With the win, Johnson improves to 17-1 with 12 KOs; Theran falls to 17-2 with 9 KOs.
Bowie, Maryland's Jerry Odom lost his perfect record in controversial fashion, as he was disqualified in the fourth round of his light heavyweight bout against Phoenix’ Andrew Hernandez.
Hernandez got off to a fast start and had some success, but Odom’s body work was steadily wearing him down as the bout progressed. In the fourth, as Odom chased, Hernandez took a knee in the corner. Odom drilled him with two shots while he was down, and when Hernandez was unable to continue, referee Arthur Mercante Jr. called the bout at the 30-second mark of the round.

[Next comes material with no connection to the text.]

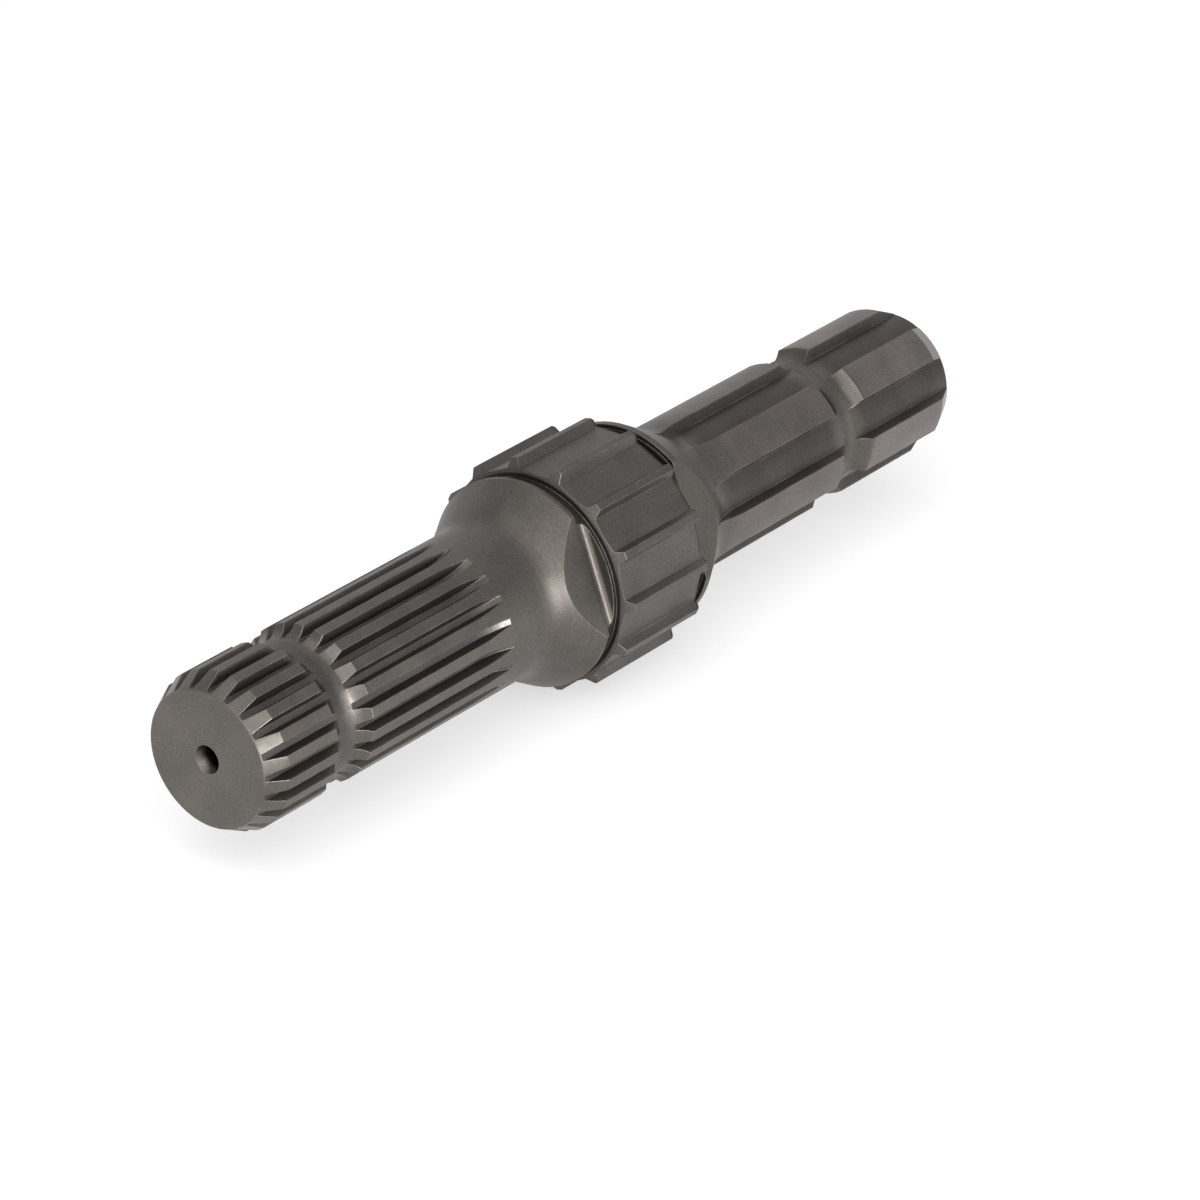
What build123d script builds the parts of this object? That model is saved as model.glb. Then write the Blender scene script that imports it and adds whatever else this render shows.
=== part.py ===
from build123d import *
import os
from math import asin, cos, radians, sin, tan

# Reversible power take-off shaft, cut from one steel bar: a 21-tooth spline on one end, a toothed collar
# between two coned flanges, and a 6-tooth spline on the other end.
#
# The shaft lies along X, with the origin at the centre of the 21-tooth end face and +Z up. Directions round
# the axis are counted from +Z towards -Y. Lengths are in millimetres, directions and angles in degrees.

# Whole shaft
shaft_length = 237.6
centre_hole_mouth = 6.3
centre_hole_pilot = 3.2
centre_hole_depth = 8.0
centre_hole_angle = 60.0

# Locking groove for the balls of a coupling, alike on both ends: its section is part of a near-round ellipse
lock_groove_length = 13.6
lock_groove_height = 13.5
lock_groove_bottom_radius = 14.7

# 21-tooth spline, with flanks that follow the chord of their involute
fine_teeth = 21
fine_tip_radius = 17.46
fine_root_radius = 15.15
fine_gap_mouth = 3.0
fine_gap_floor = 1.3
fine_full_depth_end = 66.0
fine_cutter_radius = 24.0
fine_gap_direction = 54.0
fine_groove_from_end = 25.4
fine_chamfer_length = 5.0
fine_chamfer_radius = 15.05

# 6-tooth spline, with parallel-sided teeth
coarse_teeth = 6
coarse_tip_radius = 17.4
coarse_root_radius = 14.95
coarse_tooth_width = 8.6
coarse_full_depth_start = 158.0
coarse_cutter_radius = 22.0
coarse_gap_direction = 73.0
coarse_groove_from_end = 38.1
coarse_chamfer_length = 5.2
coarse_chamfer_radius = 15.05

# Flanges, each a cone that rises to a narrow land, with a pair of spanner flats
flange_radius = 23.6
flange_cone_angle = 29.0
flange_blend_length = 2.6
near_flange_start = 100.3
near_flange_end = 101.3
far_flange_start = 135.4
far_flange_end = 137.0
flat_distance = 19.5
flat_direction = 69.5
flat_foot_radius = 1.2
flat_to_collar = 0.9

# Toothed collar, and the snap-ring grooves on both sides of it
ring_groove_radius = 22.6
collar_start = 104.2
collar_end = 131.6
collar_teeth = 14
collar_tip_radius = 26.4
collar_floor_distance = 24.2
collar_tip_width = 1.6
collar_base_width = 3.1
collar_gap_direction = 180.0
collar_lead_in_length = 1.6
collar_lead_in_radius = 23.7
collar_end_chamfer = 0.5

# How far a cutter passes outside the metal, and how far round a run-out is followed
overshoot = 2.0
run_out_arc = 40.0


def polar_point(radius, angle):
    """Point at a radius and an angle in radians from local X."""
    return (radius * cos(angle), radius * sin(angle))


# Cutters for the features that repeat round the axis. Each stands with the shaft's axis along Z and its
# cut centred on X, and is turned into place further down.

# One gap of the 21-tooth spline: straight to full depth, then up the rim of the cutter and out of the bar
with BuildPart() as fine_gap:
    flank_slope = (fine_gap_mouth - fine_gap_floor) / 2 / (fine_tip_radius - fine_root_radius)
    with BuildSketch(Plane.XY.offset(-overshoot)):
        with BuildLine():
            outer_half_width = fine_gap_mouth / 2 + flank_slope * overshoot
            Polyline(
                (fine_root_radius, -fine_gap_floor / 2),
                (fine_root_radius, fine_gap_floor / 2),
                (fine_tip_radius + overshoot, outer_half_width),
                (fine_tip_radius + overshoot, -outer_half_width),
                close=True,
            )
        make_face()
    extrude(amount=fine_full_depth_end + overshoot)
    fine_cutter_axis = Axis((fine_root_radius + fine_cutter_radius, 0, fine_full_depth_end), (0, 1, 0))
    revolve(fine_gap.faces().sort_by(Axis.Z)[-1], axis=fine_cutter_axis, revolution_arc=run_out_arc)

# One gap of the 6-tooth spline, with a round floor between the parallel flanks of two neighbouring teeth
with BuildPart() as coarse_gap:
    coarse_half_pitch = radians(180 / coarse_teeth)
    with BuildSketch(Plane.XY.offset(coarse_full_depth_start)):
        Circle(coarse_tip_radius + overshoot)
        Circle(coarse_root_radius, mode=Mode.SUBTRACT)
        with BuildLine():
            apex = coarse_tooth_width / 2 / sin(coarse_half_pitch)
            edge_x, edge_y = polar_point(2 * coarse_tip_radius, coarse_half_pitch)
            Polyline((apex, 0), (apex + edge_x, edge_y), (apex + edge_x, -edge_y), close=True)
        make_face(mode=Mode.INTERSECT)
    extrude(amount=shaft_length - coarse_full_depth_start + overshoot)
    coarse_cutter_x = coarse_root_radius + coarse_cutter_radius
    coarse_cutter_axis = Axis((coarse_cutter_x, 0, coarse_full_depth_start), (0, -1, 0))
    revolve(coarse_gap.faces().sort_by(Axis.Z)[0], axis=coarse_cutter_axis, revolution_arc=run_out_arc)

# One gap of the collar, with a flat floor between the sloping flanks of two neighbouring teeth
with BuildPart() as collar_gap:
    collar_half_pitch = radians(180 / collar_teeth)
    floor_angle = collar_half_pitch - asin(collar_base_width / 2 / collar_floor_distance)
    tip_angle = collar_half_pitch - asin(collar_tip_width / 2 / collar_tip_radius)
    with BuildSketch(Plane.XY.offset(collar_start - overshoot)):
        with BuildLine():
            tip_corner = polar_point(collar_tip_radius, tip_angle)
            Polyline(
                (collar_floor_distance, 0),
                (collar_floor_distance, collar_floor_distance * tan(floor_angle)),
                tip_corner,
                (collar_tip_radius + overshoot, tip_corner[1]),
                (collar_tip_radius + overshoot, 0),
                close=True,
            )
        make_face()
        mirror(about=Plane.XZ)
    extrude(amount=collar_end - collar_start + 2 * overshoot)

# Where the cones leave the bar, and where the mill for the flats stopped short of the collar
near_cone_start = near_flange_start - (flange_radius - fine_tip_radius) / tan(radians(flange_cone_angle))
far_cone_end = far_flange_end + (flange_radius - coarse_tip_radius) / tan(radians(flange_cone_angle))
near_flat_wall = collar_start - flat_to_collar
far_flat_wall = collar_end + flat_to_collar

# One flat across each flange, with a rounded foot against its wall
with BuildPart() as flats:
    with BuildSketch(Plane.XZ) as flat_profile:
        for low_end, high_end in ((near_cone_start, near_flat_wall), (far_flat_wall, far_cone_end)):
            with Locations((flat_distance, low_end)):
                Rectangle(flange_radius, high_end - low_end, align=(Align.MIN, Align.MIN))
        flat_feet = flat_profile.vertices().group_by(Axis.X)[0].sort_by(Axis.Y)[1:3]
        fillet(flat_feet, flat_foot_radius)
    extrude(amount=flange_radius, both=True)

# Corners where the blend at the foot of each cone begins and ends
blend_run = flange_blend_length * cos(radians(flange_cone_angle))
blend_rise = flange_blend_length * sin(radians(flange_cone_angle))
near_blend_start = (near_cone_start - flange_blend_length, fine_tip_radius)
near_blend_end = (near_cone_start + blend_run, fine_tip_radius + blend_rise)
far_blend_start = (far_cone_end - blend_run, coarse_tip_radius + blend_rise)
far_blend_end = (far_cone_end + flange_blend_length, coarse_tip_radius)

# The bar as turned: end chamfers, cones with blended feet, snap-ring grooves and the collar
with BuildPart() as splined_shaft:
    with BuildSketch(Plane.XZ):
        with BuildLine():
            Polyline(
                (0, 0),
                (0, fine_chamfer_radius),
                (fine_chamfer_length, fine_tip_radius),
                near_blend_start,
            )
            Bezier(near_blend_start, (near_cone_start, fine_tip_radius), near_blend_end)
            Polyline(
                near_blend_end,
                (near_flange_start, flange_radius),
                (near_flange_end, flange_radius),
                (near_flange_end, ring_groove_radius),
                (collar_start, ring_groove_radius),
                (collar_start, collar_lead_in_radius),
                (collar_start + collar_lead_in_length, collar_tip_radius),
                (collar_end - collar_end_chamfer, collar_tip_radius),
                (collar_end, collar_tip_radius - collar_end_chamfer),
                (collar_end, ring_groove_radius),
                (far_flange_start, ring_groove_radius),
                (far_flange_start, flange_radius),
                (far_flange_end, flange_radius),
                far_blend_start,
            )
            Bezier(far_blend_start, (far_cone_end, coarse_tip_radius), far_blend_end)
            Polyline(
                far_blend_end,
                (shaft_length - coarse_chamfer_length, coarse_tip_radius),
                (shaft_length, coarse_chamfer_radius),
                (shaft_length, 0),
                (0, 0),
            )
        make_face()
    revolve(axis=Axis.X)

    # Locking grooves, turned all the way round both ends
    with BuildSketch(Plane.XZ):
        with Locations(
            (fine_groove_from_end, lock_groove_bottom_radius + lock_groove_height / 2),
            (shaft_length - coarse_groove_from_end, lock_groove_bottom_radius + lock_groove_height / 2),
        ):
            Ellipse(lock_groove_length / 2, lock_groove_height / 2)
    revolve(axis=Axis.X, mode=Mode.SUBTRACT)

    # Centre holes that the bar was turned between
    with Locations(Plane((0, 0, 0), z_dir=(-1, 0, 0)), Plane((shaft_length, 0, 0), z_dir=(1, 0, 0))):
        CounterSinkHole(centre_hole_pilot / 2, centre_hole_mouth / 2, centre_hole_depth, centre_hole_angle)

    # Spline gaps, collar gaps and opposite pairs of flats
    repeats = (
        (fine_gap, fine_teeth, fine_gap_direction),
        (coarse_gap, coarse_teeth, coarse_gap_direction),
        (collar_gap, collar_teeth, collar_gap_direction),
        (flats, 2, flat_direction),
    )
    for cutter, count, direction in repeats:
        with Locations(Plane.YZ):
            with PolarLocations(0, count, start_angle=90 + direction):
                add(cutter.part, mode=Mode.SUBTRACT)

os.makedirs("parts", exist_ok=True)
splined_shaft.part.label = "splined_shaft"
export_step(splined_shaft.part, "parts/splined_shaft.step")
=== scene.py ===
import math

import bpy
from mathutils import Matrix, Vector


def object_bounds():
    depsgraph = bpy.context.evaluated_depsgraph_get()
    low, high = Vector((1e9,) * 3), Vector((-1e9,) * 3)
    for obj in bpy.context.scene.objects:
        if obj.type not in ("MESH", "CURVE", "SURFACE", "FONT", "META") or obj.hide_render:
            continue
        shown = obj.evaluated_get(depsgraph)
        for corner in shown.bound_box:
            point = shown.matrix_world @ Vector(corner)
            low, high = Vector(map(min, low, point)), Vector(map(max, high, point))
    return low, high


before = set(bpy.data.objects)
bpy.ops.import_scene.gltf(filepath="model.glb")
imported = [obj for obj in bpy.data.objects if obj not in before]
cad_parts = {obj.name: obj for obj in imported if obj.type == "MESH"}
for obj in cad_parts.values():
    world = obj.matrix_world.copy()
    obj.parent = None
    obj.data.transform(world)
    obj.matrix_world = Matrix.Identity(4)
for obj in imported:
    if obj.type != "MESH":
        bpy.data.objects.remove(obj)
cad_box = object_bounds()


# Splined shaft. One piece of alloy steel: turned between centres, with its splines and collar teeth hobbed
# and its flats milled, then induction hardened. It is left bare, so a thin dark scale stays on it except
# where a coupling has rubbed it away.
MM = 0.001
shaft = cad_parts["splined_shaft"]
shaft_length = cad_box[1].x / MM
tip_radius = 17.46
collar_floor_radius = 24.2
ring_groove_radius = 22.6
flat_foot_middle = 102.6
flat_foot_width = 2.0
hole_mouth_radius = 3.15
broken_edge = 0.25


def add_node(tree, kind, settings=(), links=()):
    """Adds a node to a tree, with its settings by name and the sockets that feed its inputs."""
    node = tree.nodes.new(kind)
    for name, value in dict(settings).items():
        if isinstance(name, str) and hasattr(node, name):
            setattr(node, name, value)
        else:
            node.inputs[name].default_value = value
    for name, socket in dict(links).items():
        tree.links.new(socket, node.inputs[name])
    return node


def linear(code):
    """A colour written as sRGB hex, as linear RGBA."""
    channels = [int(code[i : i + 2], 16) / 255 for i in (1, 3, 5)]
    return (*[c / 12.92 if c <= 0.04045 else ((c + 0.055) / 1.055) ** 2.4 for c in channels], 1.0)


# Hardened alloy steel, machined and left bare: a dark satin grey, a little brown, paler along worn edges
steel = bpy.data.materials.new("bare_hardened_steel")
steel.use_nodes = True
tree = steel.node_tree
shader = tree.nodes["Principled BSDF"]
shader.inputs["Metallic"].default_value = 1.0

# Distance along the shaft from its 21-tooth end, and distance from its axis
place = add_node(tree, "ShaderNodeTexCoord").outputs["Object"]
along = add_node(tree, "ShaderNodeSeparateXYZ", {}, {"Vector": place}).outputs["X"]
share = add_node(
    tree, "ShaderNodeMath", {"operation": "DIVIDE", 1: shaft_length * MM}, {0: along}
).outputs[0]
across = add_node(
    tree, "ShaderNodeVectorMath", {"operation": "MULTIPLY", 1: (0, 1, 1)}, {0: place}
).outputs[0]
radius = add_node(tree, "ShaderNodeVectorMath", {"operation": "LENGTH"}, {0: across}).outputs["Value"]
facing = add_node(tree, "ShaderNodeNewGeometry").outputs["Normal"]
end_on = add_node(tree, "ShaderNodeSeparateXYZ", {}, {"Vector": facing}).outputs["X"]
end_on = add_node(tree, "ShaderNodeMath", {"operation": "ABSOLUTE"}, {0: end_on}).outputs[0]

# Rings left by the lathe's tip. A feed of 0.2 mm is too fine to show, so they are drawn 0.7 mm apart
ring_spacing = 0.7
turned_place = add_node(tree, "ShaderNodeCombineXYZ", {}, {"X": along, "Y": radius}).outputs[0]
rings = add_node(
    tree, "ShaderNodeTexNoise", {"Scale": 1 / (ring_spacing * MM), "Detail": 1.0}, {"Vector": turned_place}
).outputs[0]

# Streaks that the hob drew along the shaft, 0.5 mm wide and 20 mm long
streak_width = 0.5
streak_length = 20.0
stretched_place = add_node(
    tree,
    "ShaderNodeVectorMath",
    {"operation": "MULTIPLY", 1: (streak_width / streak_length, 1, 1)},
    {0: place},
).outputs[0]
streaks = add_node(
    tree, "ShaderNodeTexNoise", {"Scale": 1 / (streak_width * MM), "Detail": 2.0}, {"Vector": stretched_place}
).outputs[0]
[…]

Hernandez moves to 8-0-1 with 1 KO; Odom falls to 12-1 with 11 KOs.
Chicago junior welterweight Kenneth "“Boss Man"” Sims was forced to go the distance for the first time against ultra-tough Christian Steele of Virginia, but the result was never in doubt, as Sims drilled out a six-round unanimous decision win via identical scores of 60-54.
Sims moves to 5-0 with 4 KOs; Steele falls to 4-12-2 with 1 KO.
South Africa's Chris Van Heerden picked up the vacant IBF international welterweight belt, pounding out a hard-fought 10-round split decision over previously unbeaten Cecil McCalla.
Scores were 97-93, 96-94 and 91-99 for Van Heerden, now 22-1-1 with 11 KOs; Maryland’s Cecil McCalla falls to 20-1 with 7 KOs.
Both fighters set a fast pace from the start, battling it out mainly on the inside. After a fairly even first four frames, Van Heerden began to pull away only to see McCalla get back in the fight just as fast. The action continued to be grueling down the stretch, but it was Van Heerden landing the more telling blows as the seconds ticked away.
Chicago-based Nicaraguan Eduardo Martinez kept his unbeaten record intact, holding off a spirited effort from the Bronx’ Rigoberto Miranda to win a four-round unanimous decision in featherweight action.
Scores were 40-36 and 39-37 twice for Martinez, now 5-0 with 1 KO; Miranda falls to 0-3-2.
The better schooled of the two, Martinez stuck to the fundamentals, particularly a stiff right hand that landed as well. Miranda did his best to turn it into a brawl, even having a solid third round, but as he slowed down, Martinez picked up the pace and secured his win.
Ohio'’s Leo Kreischer had no business being in with 2012 Dominican Olympian Wellington Romero, and Romero did what a prospect should do in such situations, knocking Kreischer out in the first round of the junior welterweight opener.
In control from the start, Romero (5-0-1, 3 KOs) took his time against outclassed foe, with a right hook from the southpaw sending Kreischer down and out in frightening fashion at the 1:24 mark. Thankfully, after some tense moments, Kreischer (3-7-1, 2 KOs) made it back to his feet and left the ring under his own power.